** begin DATA EXCERPT **

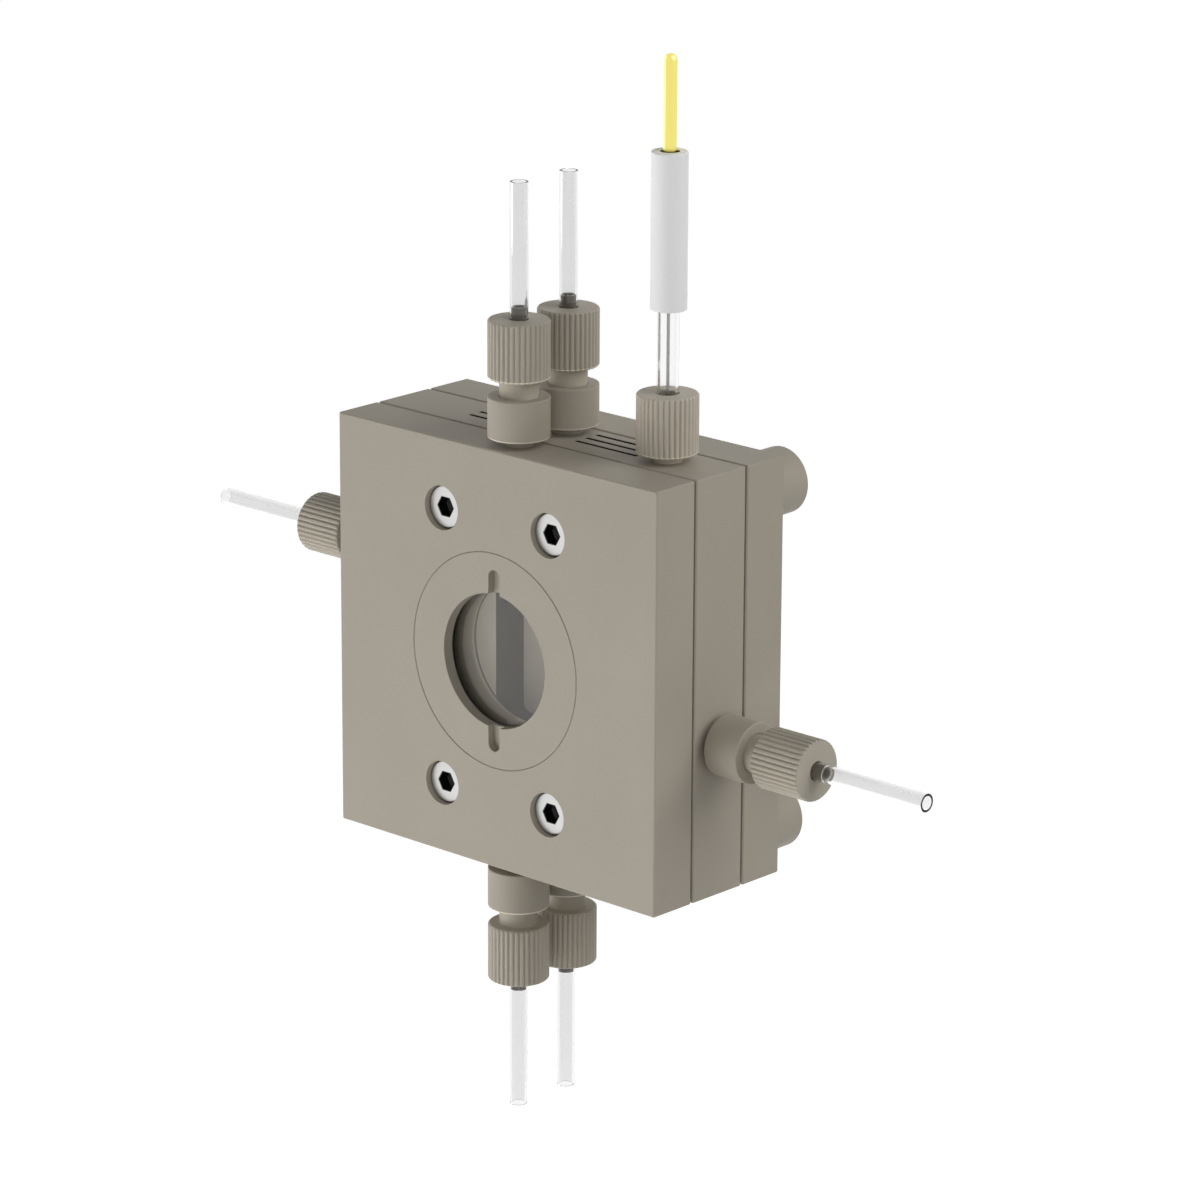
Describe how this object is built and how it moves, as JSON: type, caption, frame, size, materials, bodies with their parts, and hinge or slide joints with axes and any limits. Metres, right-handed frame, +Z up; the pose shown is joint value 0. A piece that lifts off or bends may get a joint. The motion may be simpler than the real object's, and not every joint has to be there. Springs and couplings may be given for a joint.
{
  "type": "photoelectrochemical flow cell",
  "caption": "Square clamped flow cell with a round light window, knurled tube fittings on four sides, a reference electrode on top and feet behind.",
  "frame": {"origin": "centre of the round light opening, on the front face", "axes": "+Z up, +X to the right seen from the front, +Y into the block away from the window"},
  "size_m": [0.1554, 0.0375, 0.1778],
  "materials": {
    "body_plastic": "fine machined, satin",
    "white_plastic": "satin",
    "insert_plastic": "satin",
    "clear_tube": "clear, gloss",
    "window_glass": "polished",
    "electrode_glass": "polished",
    "gasket": "matt",
    "electrode_sheet": "fine brushed",
    "membrane": "satin",
    "frit": "porous, matt",
    "screw_steel": "bright",
    "silver_wire": "tarnished silver",
    "gold_pin": "polished gold plate"
  },
  "bodies": {
    "block": {"front_plate": "body_plastic", "middle_plate": "body_plastic", "rear_plate": "body_plastic", "window_glass": "window_glass", "window_gasket": "gasket", "front_gasket": "gasket", "rear_gasket": "gasket", "electrode_gasket": "gasket", "working_electrode": "electrode_sheet", "membrane": "membrane", "spacer_frame": "white_plastic", "counter_electrode": "electrode_sheet", "pressure_pad": "gasket", "clamp_screws": "screw_steel", "foot_screws": "screw_steel", "upper_left_foot": "body_plastic", "upper_right_foot": "body_plastic", "lower_left_foot": "body_plastic", "lower_right_foot": "body_plastic", "top_front_adapter": "body_plastic", "bottom_front_adapter": "body_plastic", "top_rear_adapter": "body_plastic", "bottom_rear_adapter": "body_plastic", "left_adapter": "body_plastic", "right_adapter": "body_plastic"},
    "window_washer_carrier": {"window_slip_washer": "white_plastic"},
    "window_ring_body": {"window_ring": "body_plastic"},
    "top_front_line": {"top_front_tube": "clear_tube", "top_front_tube_insert": "insert_plastic", "top_front_ferrule": "body_plastic"},
    "top_front_nut_body": {"top_front_nut": "body_plastic"},
    "bottom_front_line": {"bottom_front_tube": "clear_tube", "bottom_front_tube_insert": "insert_plastic", "bottom_front_ferrule": "body_plastic"},
    "bottom_front_nut_body": {"bottom_front_nut": "body_plastic"},
    "top_rear_line": {"top_rear_tube": "clear_tube", "top_rear_tube_insert": "insert_plastic", "top_rear_ferrule": "body_plastic"},
    "top_rear_nut_body": {"top_rear_nut": "body_plastic"},
    "bottom_rear_line": {"bottom_rear_tube": "clear_tube", "bottom_rear_tube_insert": "insert_plastic", "bottom_rear_ferrule": "body_plastic"},
    "bottom_rear_nut_body": {"bottom_rear_nut": "body_plastic"},
    "left_line": {"left_tube": "clear_tube", "left_tube_insert": "insert_plastic", "left_ferrule": "body_plastic"},
    "left_nut_body": {"left_nut": "body_plastic"},
    "right_line": {"right_tube": "clear_tube", "right_tube_insert": "insert_plastic", "right_ferrule": "body_plastic"},
    "right_nut_body": {"right_nut": "body_plastic"},
    "reference_electrode": {"reference_glass": "electrode_glass", "reference_seal": "gasket", "reference_frit": "frit", "silver_wire": "silver_wire", "reference_sleeve": "white_plastic", "contact_pin": "gold_pin"},
    "reference_nut_body": {"reference_nut": "body_plastic"}
  },
  "joints": [
    {"name": "window_ring_lift", "type": "slide", "parent": "block", "child": "window_washer_carrier", "axis": [0, -1, 0], "range_m": [0, 0.0019]},
    {"name": "window_ring_turn", "type": "hinge", "parent": "window_washer_carrier", "child": "window_ring_body", "pos_m": [0, 0, 0], "axis": [0, -1, 0], "range_deg": [0, 684]},
    {"name": "top_front_nut_lift", "type": "slide", "parent": "block", "child": "top_front_line", "axis": [0, 0, 1], "range_m": [0, 0.0032]},
    {"name": "top_front_nut_turn", "type": "hinge", "parent": "top_front_line", "child": "top_front_nut_body", "pos_m": [0, 0.0058, 0.05], "axis": [0, 0, 1], "range_deg": [0, 1270.2]},
    {"name": "bottom_front_nut_lift", "type": "slide", "parent": "block", "child": "bottom_front_line", "axis": [0, 0, -1], "range_m": [0, 0.0032]},
    {"name": "bottom_front_nut_turn", "type": "hinge", "parent": "bottom_front_line", "child": "bottom_front_nut_body", "pos_m": [0, 0.0058, -0.05], "axis": [0, 0, -1], "range_deg": [0, 1270.2]},
    {"name": "top_rear_nut_lift", "type": "slide", "parent": "block", "child": "top_rear_line", "axis": [0, 0, 1], "range_m": [0, 0.0032]},
    {"name": "top_rear_nut_turn", "type": "hinge", "parent": "top_rear_line", "child": "top_rear_nut_body", "pos_m": [0, 0.01723, 0.05], "axis": [0, 0, 1], "range_deg": [0, 1270.2]},
    {"name": "bottom_rear_nut_lift", "type": "slide", "parent": "block", "child": "bottom_rear_line", "axis": [0, 0, -1], "range_m": [0, 0.0032]},
    {"name": "bottom_rear_nut_turn", "type": "hinge", "parent": "bottom_rear_line", "child": "bottom_rear_nut_body", "pos_m": [0, 0.01723, -0.05], "axis": [0, 0, -1], "range_deg": [0, 1270.2]},
    {"name": "left_nut_lift", "type": "slide", "parent": "block", "child": "left_line", "axis": [-1, 0, 0], "range_m": [0, 0.0032]},
    {"name": "left_nut_turn", "type": "hinge", "parent": "left_line", "child": "left_nut_body", "pos_m": [-0.05, 0.015, 0.0093], "axis": [-1, 0, 0], "range_deg": [0, 1270.2]},
    {"name": "right_nut_lift", "type": "slide", "parent": "block", "child": "right_line", "axis": [1, 0, 0], "range_m": [0, 0.0032]},
    {"name": "right_nut_turn", "type": "hinge", "parent": "right_line", "child": "right_nut_body", "pos_m": [0.05, 0.015, -0.0093], "axis": [1, 0, 0], "range_deg": [0, 1270.2]},
    {"name": "reference_nut_lift", "type": "slide", "parent": "block", "child": "reference_electrode", "axis": [0, 0, 1], "range_m": [0, 0.005]},
    {"name": "reference_nut_turn", "type": "hinge", "parent": "reference_electrode", "child": "reference_nut_body", "pos_m": [0.0235, 0.015, 0.041], "axis": [0, 0, 1], "range_deg": [0, 2250]}
  ],
  "couplings": [
    {"joint": "window_ring_turn", "follows": "window_ring_lift", "rad_per_m": 6283.2},
    {"joint": "top_front_nut_turn", "follows": "top_front_nut_lift", "rad_per_m": 6927.4},
    {"joint": "bottom_front_nut_turn", "follows": "bottom_front_nut_lift", "rad_per_m": 6927.4},
    {"joint": "top_rear_nut_turn", "follows": "top_rear_nut_lift", "rad_per_m": 6927.4},
    {"joint": "bottom_rear_nut_turn", "follows": "bottom_rear_nut_lift", "rad_per_m": 6927.4},
    {"joint": "left_nut_turn", "follows": "left_nut_lift", "rad_per_m": 6927.4},
    {"joint": "right_nut_turn", "follows": "right_nut_lift", "rad_per_m": 6927.4},
    {"joint": "reference_nut_turn", "follows": "reference_nut_lift", "rad_per_m": 7854}
  ]
}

** end DATA EXCERPT **

_YOUR GOAL_
Emit the full listing verbatim.

_RESPONSE BELOW_
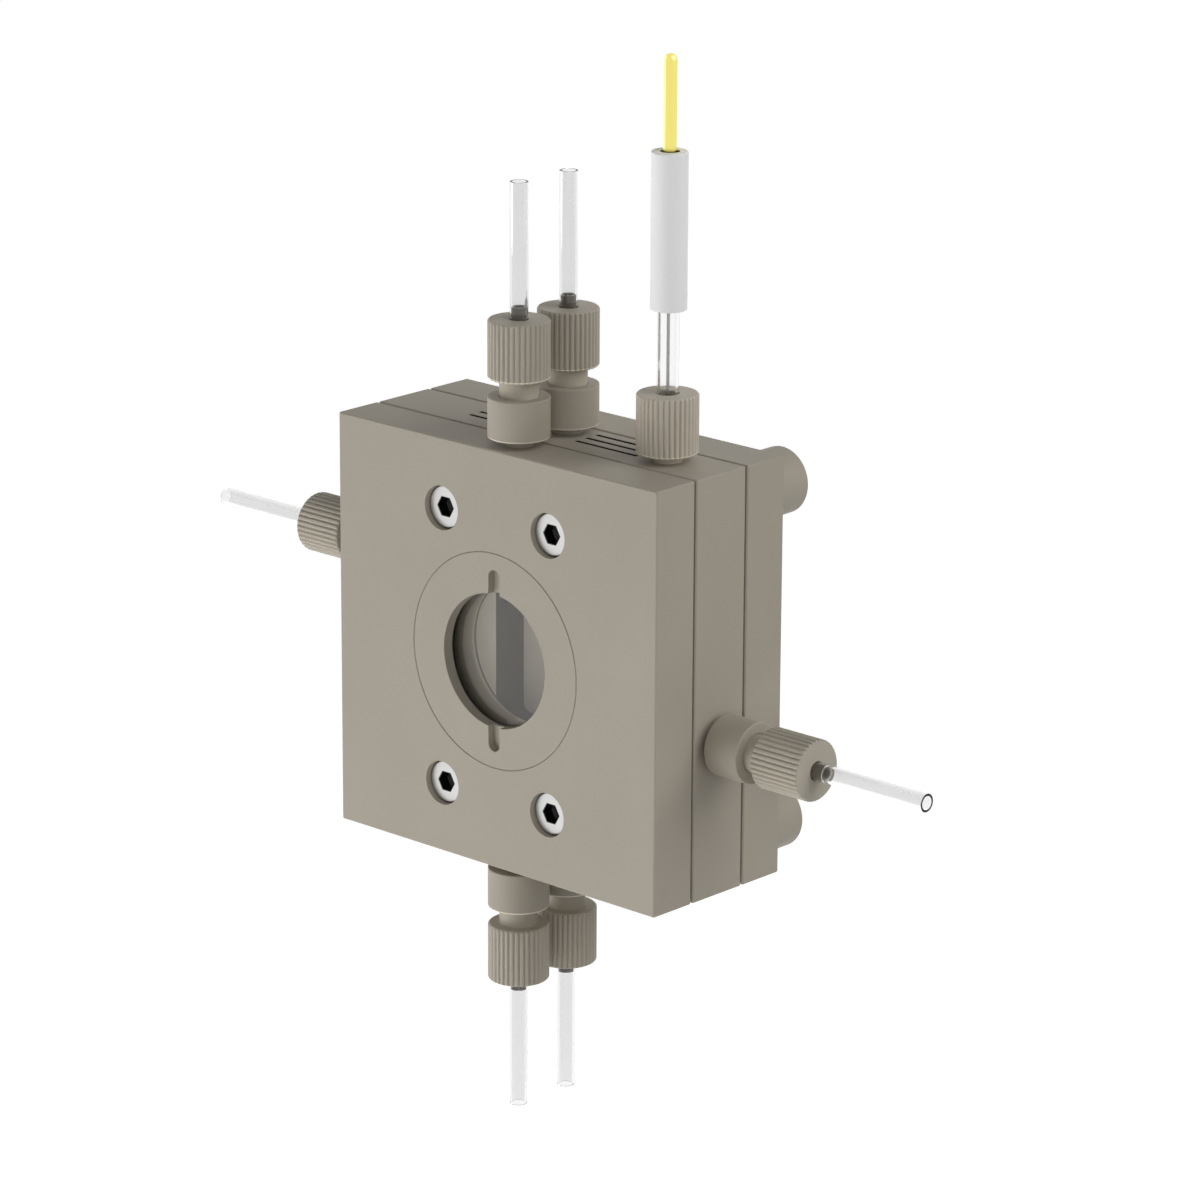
Describe how this object is built and how it moves, as JSON: type, caption, frame, size, materials, bodies with their parts, and hinge or slide joints with axes and any limits. Metres, right-handed frame, +Z up; the pose shown is joint value 0. A piece that lifts off or bends may get a joint. The motion may be simpler than the real object's, and not every joint has to be there. Springs and couplings may be given for a joint.
{
  "type": "photoelectrochemical flow cell",
  "caption": "Square clamped flow cell with a round light window, knurled tube fittings on four sides, a reference electrode on top and feet behind.",
  "frame": {"origin": "centre of the round light opening, on the front face", "axes": "+Z up, +X to the right seen from the front, +Y into the block away from the window"},
  "size_m": [0.1554, 0.0375, 0.1778],
  "materials": {
    "body_plastic": "fine machined, satin",
    "white_plastic": "satin",
    "insert_plastic": "satin",
    "clear_tube": "clear, gloss",
    "window_glass": "polished",
    "electrode_glass": "polished",
    "gasket": "matt",
    "electrode_sheet": "fine brushed",
    "membrane": "satin",
    "frit": "porous, matt",
    "screw_steel": "bright",
    "silver_wire": "tarnished silver",
    "gold_pin": "polished gold plate"
  },
  "bodies": {
    "block": {"front_plate": "body_plastic", "middle_plate": "body_plastic", "rear_plate": "body_plastic", "window_glass": "window_glass", "window_gasket": "gasket", "front_gasket": "gasket", "rear_gasket": "gasket", "electrode_gasket": "gasket", "working_electrode": "electrode_sheet", "membrane": "membrane", "spacer_frame": "white_plastic", "counter_electrode": "electrode_sheet", "pressure_pad": "gasket", "clamp_screws": "screw_steel", "foot_screws": "screw_steel", "upper_left_foot": "body_plastic", "upper_right_foot": "body_plastic", "lower_left_foot": "body_plastic", "lower_right_foot": "body_plastic", "top_front_adapter": "body_plastic", "bottom_front_adapter": "body_plastic", "top_rear_adapter": "body_plastic", "bottom_rear_adapter": "body_plastic", "left_adapter": "body_plastic", "right_adapter": "body_plastic"},
    "window_washer_carrier": {"window_slip_washer": "white_plastic"},
    "window_ring_body": {"window_ring": "body_plastic"},
    "top_front_line": {"top_front_tube": "clear_tube", "top_front_tube_insert": "insert_plastic", "top_front_ferrule": "body_plastic"},
    "top_front_nut_body": {"top_front_nut": "body_plastic"},
    "bottom_front_line": {"bottom_front_tube": "clear_tube", "bottom_front_tube_insert": "insert_plastic", "bottom_front_ferrule": "body_plastic"},
    "bottom_front_nut_body": {"bottom_front_nut": "body_plastic"},
    "top_rear_line": {"top_rear_tube": "clear_tube", "top_rear_tube_insert": "insert_plastic", "top_rear_ferrule": "body_plastic"},
    "top_rear_nut_body": {"top_rear_nut": "body_plastic"},
    "bottom_rear_line": {"bottom_rear_tube": "clear_tube", "bottom_rear_tube_insert": "insert_plastic", "bottom_rear_ferrule": "body_plastic"},
    "bottom_rear_nut_body": {"bottom_rear_nut": "body_plastic"},
    "left_line": {"left_tube": "clear_tube", "left_tube_insert": "insert_plastic", "left_ferrule": "body_plastic"},
    "left_nut_body": {"left_nut": "body_plastic"},
    "right_line": {"right_tube": "clear_tube", "right_tube_insert": "insert_plastic", "right_ferrule": "body_plastic"},
    "right_nut_body": {"right_nut": "body_plastic"},
    "reference_electrode": {"reference_glass": "electrode_glass", "reference_seal": "gasket", "reference_frit": "frit", "silver_wire": "silver_wire", "reference_sleeve": "white_plastic", "contact_pin": "gold_pin"},
    "reference_nut_body": {"reference_nut": "body_plastic"}
  },
  "joints": [
    {"name": "window_ring_lift", "type": "slide", "parent": "block", "child": "window_washer_carrier", "axis": [0, -1, 0], "range_m": [0, 0.0019]},
    {"name": "window_ring_turn", "type": "hinge", "parent": "window_washer_carrier", "child": "window_ring_body", "pos_m": [0, 0, 0], "axis": [0, -1, 0], "range_deg": [0, 684]},
    {"name": "top_front_nut_lift", "type": "slide", "parent": "block", "child": "top_front_line", "axis": [0, 0, 1], "range_m": [0, 0.0032]},
    {"name": "top_front_nut_turn", "type": "hinge", "parent": "top_front_line", "child": "top_front_nut_body", "pos_m": [0, 0.0058, 0.05], "axis": [0, 0, 1], "range_deg": [0, 1270.2]},
    {"name": "bottom_front_nut_lift", "type": "slide", "parent": "block", "child": "bottom_front_line", "axis": [0, 0, -1], "range_m": [0, 0.0032]},
    {"name": "bottom_front_nut_turn", "type": "hinge", "parent": "bottom_front_line", "child": "bottom_front_nut_body", "pos_m": [0, 0.0058, -0.05], "axis": [0, 0, -1], "range_deg": [0, 1270.2]},
    {"name": "top_rear_nut_lift", "type": "slide", "parent": "block", "child": "top_rear_line", "axis": [0, 0, 1], "range_m": [0, 0.0032]},
    {"name": "top_rear_nut_turn", "type": "hinge", "parent": "top_rear_line", "child": "top_rear_nut_body", "pos_m": [0, 0.01723, 0.05], "axis": [0, 0, 1], "range_deg": [0, 1270.2]},
    {"name": "bottom_rear_nut_lift", "type": "slide", "parent": "block", "child": "bottom_rear_line", "axis": [0, 0, -1], "range_m": [0, 0.0032]},
    {"name": "bottom_rear_nut_turn", "type": "hinge", "parent": "bottom_rear_line", "child": "bottom_rear_nut_body", "pos_m": [0, 0.01723, -0.05], "axis": [0, 0, -1], "range_deg": [0, 1270.2]},
    {"name": "left_nut_lift", "type": "slide", "parent": "block", "child": "left_line", "axis": [-1, 0, 0], "range_m": [0, 0.0032]},
    {"name": "left_nut_turn", "type": "hinge", "parent": "left_line", "child": "left_nut_body", "pos_m": [-0.05, 0.015, 0.0093], "axis": [-1, 0, 0], "range_deg": [0, 1270.2]},
    {"name": "right_nut_lift", "type": "slide", "parent": "block", "child": "right_line", "axis": [1, 0, 0], "range_m": [0, 0.0032]},
    {"name": "right_nut_turn", "type": "hinge", "parent": "right_line", "child": "right_nut_body", "pos_m": [0.05, 0.015, -0.0093], "axis": [1, 0, 0], "range_deg": [0, 1270.2]},
    {"name": "reference_nut_lift", "type": "slide", "parent": "block", "child": "reference_electrode", "axis": [0, 0, 1], "range_m": [0, 0.005]},
    {"name": "reference_nut_turn", "type": "hinge", "parent": "reference_electrode", "child": "reference_nut_body", "pos_m": [0.0235, 0.015, 0.041], "axis": [0, 0, 1], "range_deg": [0, 2250]}
  ],
  "couplings": [
    {"joint": "window_ring_turn", "follows": "window_ring_lift", "rad_per_m": 6283.2},
    {"joint": "top_front_nut_turn", "follows": "top_front_nut_lift", "rad_per_m": 6927.4},
    {"joint": "bottom_front_nut_turn", "follows": "bottom_front_nut_lift", "rad_per_m": 6927.4},
    {"joint": "top_rear_nut_turn", "follows": "top_rear_nut_lift", "rad_per_m": 6927.4},
    {"joint": "bottom_rear_nut_turn", "follows": "bottom_rear_nut_lift", "rad_per_m": 6927.4},
    {"joint": "left_nut_turn", "follows": "left_nut_lift", "rad_per_m": 6927.4},
    {"joint": "right_nut_turn", "follows": "right_nut_lift", "rad_per_m": 6927.4},
    {"joint": "reference_nut_turn", "follows": "reference_nut_lift", "rad_per_m": 7854}
  ]
}